Le Conseil d'Etat, plus haute juridiction administrative française, se prononcera vendredi à 15H00 (13H00 GMT) sur une demande de suspension en urgence de l'un de ces arrêtés, pris par la mairie de Villeneuve-Loubet (Alpes-Maritimes).

La prolifération des arrêtés anti-burkini "n'est pas bienvenue", a estimé sur Europe 1 la ministre de l'Education nationale, Najat Vallaud-Belkacem. "Jusqu'où va-t-on pour vérifier qu'une tenue est conforme aux bonnes mœurs ?" "Je pense qu'il y a une dérive qui est dangereuse, une dérive politique, puisque ces arrêtés ont été pris par des responsables politiques", a-t-elle ajouté, tout en déplorant que cela "libère la parole raciste".

Dans un texte publié sur son site internet, la ministre de la Santé Marisol Touraine a lancé pour sa part une mise en garde contre une "polémique de tous les dangers". "Faire comme si, en se baignant voilée ou en restant habillée sur une plage, on menaçait en soi l'ordre public et les valeurs de la République, c'est oublier que ces valeurs doivent précisément permettre à chacun de ne pas renier son identité", dit-elle. "La laïcité (...) ne doit pas devenir le fer de lance d'une stigmatisation dangereuse pour la cohésion de notre pays."

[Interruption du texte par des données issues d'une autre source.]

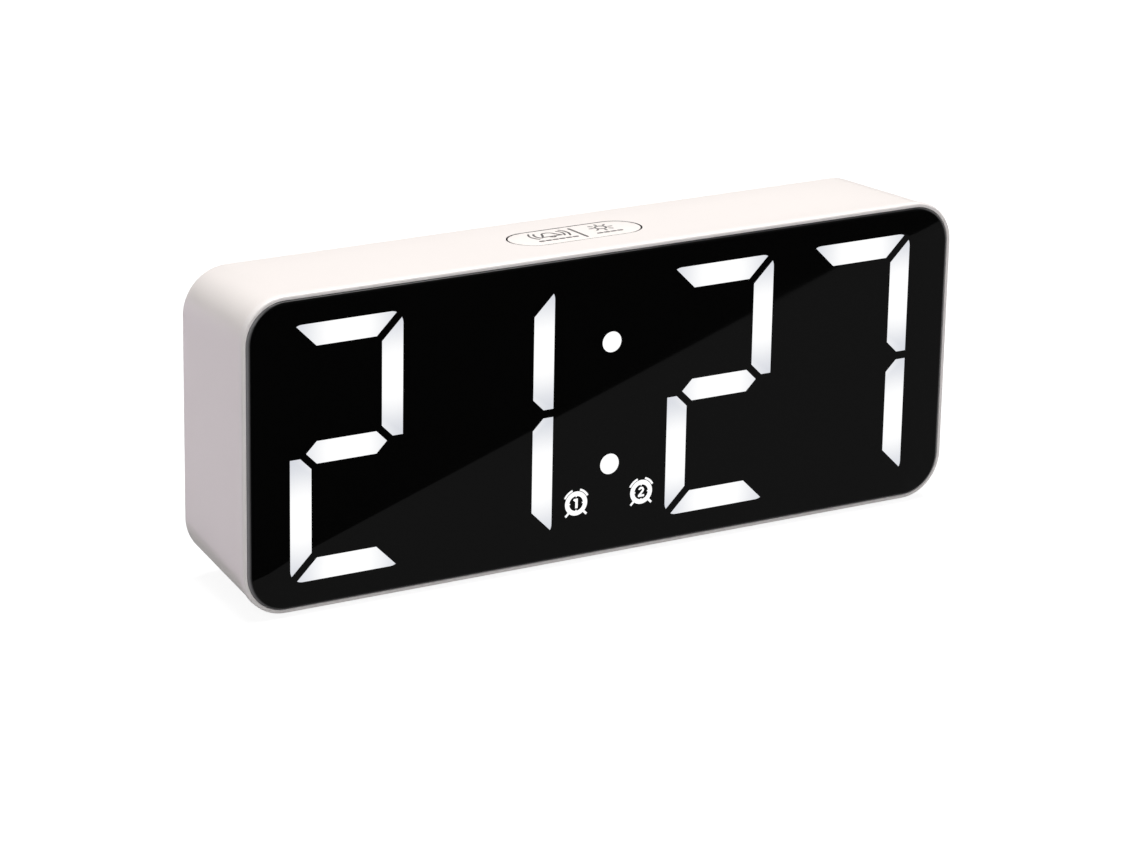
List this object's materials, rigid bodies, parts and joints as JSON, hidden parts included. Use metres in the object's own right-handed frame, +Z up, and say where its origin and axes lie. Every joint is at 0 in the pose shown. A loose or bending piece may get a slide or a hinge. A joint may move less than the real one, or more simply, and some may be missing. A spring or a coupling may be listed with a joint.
{
  "type": "digital alarm clock",
  "caption": "Mains-powered digital alarm clock: a low wide case with a gloss black display of large seven-segment digits, one long top key and a row of small rear keys.",
  "frame": {"origin": "on the surface the clock stands on, under the middle of the case", "axes": "+Z up, the display faces -Y, +X to the right of someone reading it"},
  "size_m": [0.18, 0.034, 0.0724],
  "materials": {
    "case": "satin",
    "bezel": "satin",
    "lens": "gloss",
    "digits_lit": "gloss",
    "digits_dark": "gloss",
    "tape": "matte",
    "diffuser": "matte",
    "reflector": "matte",
    "board": "satin",
    "chip": "matte",
    "led": "gloss",
    "key": "satin",
    "rubber": "matte",
    "steel": "satin",
    "spring_steel": "bright",
    "cell": "satin",
    "red_wire": "satin",
    "black_wire": "satin",
    "ribbon": "satin"
  },
  "bodies": {
    "clock": {"front_bezel": "bezel", "display_lens": "lens", "lit_segments": "digits_lit", "unlit_segments": "digits_dark", "colon_dots": "digits_lit", "alarm_icons": "digits_lit", "lens_tape": "tape", "diffuser_sheet": "diffuser", "reflector_housing": "reflector", "display_board": "board", "display_leds": "led", "display_driver": "chip", "display_screws": "steel", "rear_case": "case", "snooze_switch": "chip", "snooze_board": "board", "snooze_screws": "steel", "snooze_wires": "black_wire", "main_board": "board", "board_screws": "steel", "controller_chip": "chip", "crystal": "steel", "capacitor": "chip", "buzzer": "chip", "usb_socket": "steel", "usb_tongue": "chip", "key_switches": "chip", "battery_cell_1": "cell", "battery_cell_2": "cell", "battery_cell_3": "cell", "battery_springs": "spring_steel", "battery_plates": "spring_steel", "battery_wire_red": "red_wire", "battery_wire_black": "black_wire", "ribbon_headers": "chip", "ribbon_cable": "ribbon", "rubber_feet": "rubber", "case_screws": "steel"},
    "snooze_button": {"snooze_key": "key", "snooze_plunger": "chip"},
    "light_button": {"light_key": "key", "light_plunger": "chip"},
    "down_button": {"down_key": "key", "down_plunger": "chip"},
    "up_button": {"up_key": "key", "up_plunger": "chip"},
    "alarm_button": {"alarm_key": "key", "alarm_plunger": "chip"},
    "set_button": {"set_key": "key", "set_plunger": "chip"},
    "door": {"battery_door": "case"}
  },
  "joints": [
    {"name": "snooze_press", "type": "slide", "parent": "clock", "child": "snooze_button", "axis": [0, 0, -1], "range_m": [0, 0.0005], "stiffness_N_per_m": 400, "springref_m": -0.003},
    {"name": "light_press", "type": "slide", "parent": "clock", "child": "light_button", "axis": [0, -1, 0], "range_m": [0, 0.0005], "stiffness_N_per_m": 400, "springref_m": -0.003},
    {"name": "down_press", "type": "slide", "parent": "clock", "child": "down_button", "axis": [0, -1, 0], "range_m": [0, 0.0005], "stiffness_N_per_m": 400, "springref_m": -0.003},
    {"name": "up_press", "type": "slide", "parent": "clock", "child": "up_button", "axis": [0, -1, 0], "range_m": [0, 0.0005], "stiffness_N_per_m": 400, "springref_m": -0.003},
    {"name": "alarm_press", "type": "slide", "parent": "clock", "child": "alarm_button", "axis": [0, -1, 0], "range_m": [0, 0.0005], "stiffness_N_per_m": 400, "springref_m": -0.003},
    {"name": "set_press", "type": "slide", "parent": "clock", "child": "set_button", "axis": [0, -1, 0], "range_m": [0, 0.0005], "stiffness_N_per_m": 400, "springref_m": -0.003},
    {"name": "door_hinge", "type": "hinge", "parent": "clock", "child": "door", "pos_m": [0.047, 0.01605, 0.0188], "axis": [-1, 0, 0], "range_deg": [0, 60]}
  ]
}
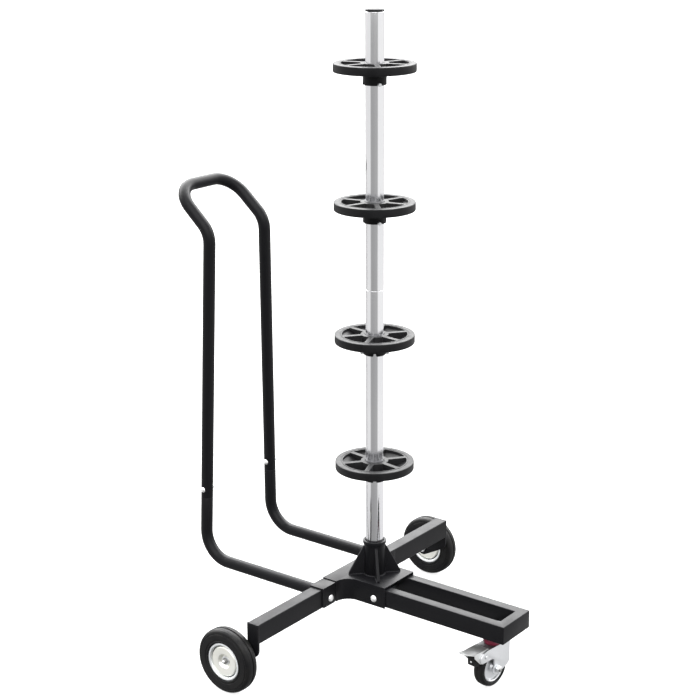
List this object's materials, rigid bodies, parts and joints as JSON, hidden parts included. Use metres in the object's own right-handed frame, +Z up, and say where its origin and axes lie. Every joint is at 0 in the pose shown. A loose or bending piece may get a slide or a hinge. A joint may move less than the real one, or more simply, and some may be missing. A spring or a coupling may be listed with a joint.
{
  "type": "wheel dolly",
  "caption": "Wheeled stand with a chrome post whose support discs each hold a car wheel lying flat, on a black tube base with rear wheels, a braked swivel caster and a tall push handle.",
  "frame": {"origin": "on the floor, at the middle of the footprint", "axes": "+Z up; -Y towards the fork and its swivel caster, which is the front; +Y towards the push handle; X along the side arms, with +X on the left of someone facing the front from the handle"},
  "size_m": [0.686, 0.7539, 1.2217],
  "materials": {
    "black_coat": "satin black powder coat",
    "chrome_post": "bright chrome plated tube",
    "zinc": "bright zinc plate",
    "black_plastic": "moulded black plastic",
    "black_rubber": "solid black rubber",
    "maroon_seal": "maroon plastic"
  },
  "bodies": {
    "dolly_frame": {"hub_bracket": "black_coat", "post_socket": "black_coat", "lower_post": "chrome_post", "upper_post": "chrome_post", "post_coupler": "zinc", "post_cap": "black_plastic", "cross_tube": "black_coat", "wheel_bracket_left": "black_coat", "wheel_bracket_right": "black_coat", "axle_bolt_left": "zinc", "axle_bolt_right": "zinc", "axle_spacer_left": "zinc", "axle_spacer_right": "zinc", "axle_washer_left": "zinc", "axle_washer_right": "zinc", "axle_nut_left": "zinc", "axle_nut_right": "zinc", "front_frame": "black_coat", "fork_bolt": "zinc", "fork_nut": "zinc", "saddle_left": "black_coat", "saddle_right": "black_coat", "saddle_bolt_left": "zinc", "saddle_bolt_right": "zinc", "saddle_nut_left": "zinc", "saddle_nut_right": "zinc", "handle_foot_left": "black_coat", "handle_foot_right": "black_coat", "handle_top": "black_coat", "handle_bolt_left": "zinc", "handle_bolt_right": "zinc", "handle_nut_left": "zinc", "handle_nut_right": "zinc", "caster_race": "zinc", "caster_stem_bolt": "zinc", "caster_stem_nut": "zinc"},
    "rear_wheel_left": {"tyre_left": "black_rubber", "rim_left": "zinc", "wheel_bush_left": "black_plastic"},
    "rear_wheel_right": {"tyre_right": "black_rubber", "rim_right": "zinc", "wheel_bush_right": "black_plastic"},
    "support_disc_1": {"disc_1": "black_plastic"},
    "support_disc_2": {"disc_2": "black_plastic"},
    "support_disc_3": {"disc_3": "black_plastic"},
    "support_disc_4": {"disc_4": "black_plastic"},
    "cross_pin_1": {"disc_pin_1": "zinc"},
    "cross_pin_2": {"disc_pin_2": "zinc"},
    "cross_pin_3": {"disc_pin_3": "zinc"},
    "cross_pin_4": {"disc_pin_4": "zinc"},
    "caster_fork": {"caster_yoke": "zinc", "swivel_seal": "maroon_seal", "caster_axle_bolt": "zinc", "caster_axle_nut": "zinc", "pedal_pin": "zinc"},
    "caster_wheel": {"caster_tyre": "black_rubber", "caster_rim": "zinc", "caster_bush": "black_plastic"},
    "brake": {"brake_pedal": "zinc", "brake_shoe": "black_rubber"}
  },
  "joints": [
    {"name": "rear_wheel_left_spin", "type": "hinge", "parent": "dolly_frame", "child": "rear_wheel_left", "pos_m": [-0.328, 0.0411, 0.0625], "axis": [1, 0, 0], "continuous": true},
    {"name": "rear_wheel_right_spin", "type": "hinge", "parent": "dolly_frame", "child": "rear_wheel_right", "pos_m": [0.328, 0.0411, 0.0625], "axis": [1, 0, 0], "continuous": true},
    {"name": "caster_swivel", "type": "hinge", "parent": "dolly_frame", "child": "caster_fork", "pos_m": [0, -0.3365, 0.0845], "axis": [0, 0, 1], "continuous": true},
    {"name": "caster_wheel_spin", "type": "hinge", "parent": "caster_fork", "child": "caster_wheel", "pos_m": [-0.02026, -0.33415, 0.0375], "axis": [-0.1149, -0.9934, 0], "continuous": true},
    {"name": "brake_pedal_press", "type": "hinge", "parent": "caster_fork", "child": "brake", "pos_m": [-0.05205, -0.33048, 0.073], "axis": [-0.1149, -0.9934, 0], "range_deg": [0, 18]},
    {"name": "disc_1_lift", "type": "slide", "parent": "dolly_frame", "child": "support_disc_1", "axis": [0, 0, 1], "range_m": [0, 0.205]},
    {"name": "disc_2_lift", "type": "slide", "parent": "dolly_frame", "child": "support_disc_2", "axis": [0, 0, 1], "range_m": [0, 0.205]},
    {"name": "disc_3_lift", "type": "slide", "parent": "dolly_frame", "child": "support_disc_3", "axis": [0, 0, 1], "range_m": [0, 0.205]},
    {"name": "disc_4_lift", "type": "slide", "parent": "dolly_frame", "child": "support_disc_4", "axis": [0, 0, 1], "range_m": [0, 0.14]},
    {"name": "pin_1_pull", "type": "slide", "parent": "dolly_frame", "child": "cross_pin_1", "axis": [-0.6018, 0.7986, 0], "range_m": [0, 0.06]},
    {"name": "pin_2_pull", "type": "slide", "parent": "dolly_frame", "child": "cross_pin_2", "axis": [-0.6018, 0.7986, 0], "range_m": [0, 0.06]},
    {"name": "pin_3_pull", "type": "slide", "parent": "dolly_frame", "child": "cross_pin_3", "axis": [0.5358, 0.8443, 0], "range_m": [0, 0.06]},
    {"name": "pin_4_pull", "type": "slide", "parent": "dolly_frame", "child": "cross_pin_4", "axis": [0.5358, 0.8443, 0], "range_m": [0, 0.06]}
  ]
}
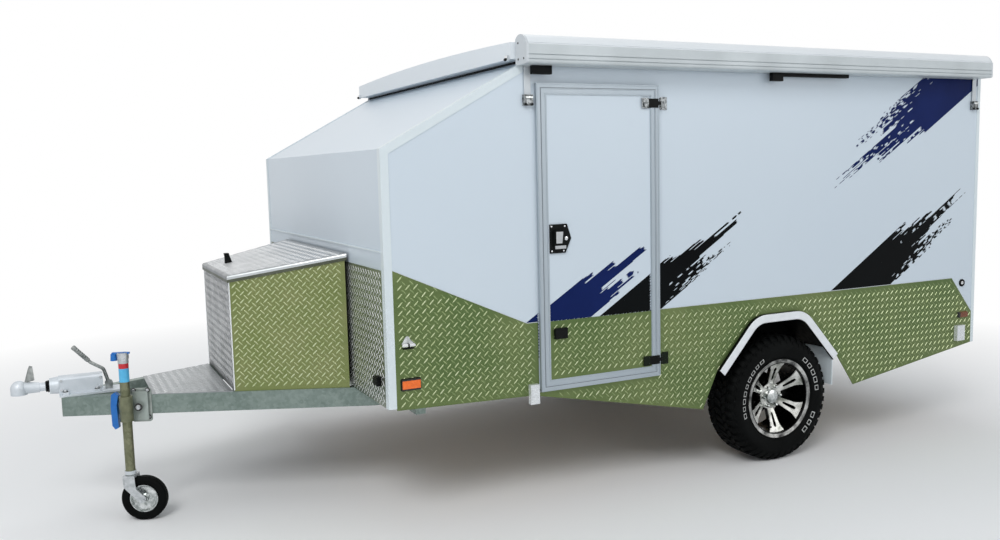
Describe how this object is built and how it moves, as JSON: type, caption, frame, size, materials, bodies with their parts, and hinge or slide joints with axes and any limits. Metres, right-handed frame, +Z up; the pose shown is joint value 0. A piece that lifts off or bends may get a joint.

Le Premier ministre a pour sa part réaffirmé son soutien aux arrêtés anti-burkini : "Ils ont été pris à un moment donné, dans des plages du sud de la France, quelques jours après les attentats de Nice dans un contexte particulier", a dit Manuel Valls sur BFM TV, récusant le terme de "dérive".

Quant à la libération de la parole raciste évoquée par sa ministre de l'Education nationale, il a estimé que c'était "une mauvaise interprétation", car "ces arrêtés ont été pris au nom-même de l'ordre public". Une mise au point critiquée par le député socialiste "frondeur" Yann Galut qui l'a accusé sur Twitter de "diviser les Français, la gauche" et son propre gouvernement. Quant à la maire PS de Paris, Anne Hidalgo, elle a déploré une "hystérie médiatique et politique qu'il faut arrêter".

Les arrêtés anti-burkini, largement soutenus à droite, nourrissent dans la communauté musulmane la crainte d'une stigmatisation. Le président du Conseil français du culte musulman (CFCM) a ainsi été reçu mercredi à sa demande par le ministre de l'Intérieur Bernard Cazeneuve, qui lui a assuré que les principes de l'État de droit seraient respectés.

Précampagne présidentielle

Les arrêtés doivent être appliqués "avec discernement", a insisté Manuel Valls sur BFM TV : "On ne peut pas accepter le prosélytisme mais on ne peut pas accepter l'humiliation non plus. Tout ce qui peut apparaître comme une stigmatisation, une volonté de s'en prendre à l'islam est évidemment condamnable."

Diffusées sur internet, des photographies de policiers municipaux verbalisant une femme voilée sur une plage de Nice et semblant l'inviter à ôter sa tunique ont envenimé la polémique. Le procureur de Nice a ouvert une enquête préliminaire après que des menaces ont été proférées sur la toile à leur encontre.

La polémique s'est également invitée dans la pré-campagne pour l'élection présidentielle de 2017 A droite, Nicolas Sarkozy a ainsi salué les arrêtés d'interdiction et dit voir dans le port du burkini une "provocation" et un "recul de la République". Lors de son premier meeting de candidat à l'élection présidentielle de 2017, à Châteaurenard (Bouches-du-Rhône), l'ex-chef de l'Etat a demandé une loi interdisant le burkini sur tout le territoire national.

A gauche, Cécile Duflot, candidate à la primaire d'Europe Ecologie-Les Verts a au contraire dénoncé un risque "de guerre de tous contre chacun", et le co-fondateur du Parti de Gauche, Jean-Luc Mélenchon, a appelé à ne pas stigmatiser les musulmans. "Nous sommes face à une offensive politique de l'islamisme, nous ne sommes pas dupes", a-t-il dit sur France 2. Mais "ce qui ne va pas aujourd'hui, c'est qu'on a l'impression qu'on montre du doigt sans cesse l'islam."

Cette polémique est regardée avec consternation à l'étranger. "Personne ne devrait dicter aux femmes ce qu'elles doivent porter, un point c'est tout", a ainsi jugé le maire de Londres, Sadiq Khan, dans le quotidien Evening Standard. "Je ne dis pas que nous sommes parfaits, mais l'une des joies de Londres c'est que nous tolérons non seulement la différence, mais nous l'intégrons et nous la célébrons."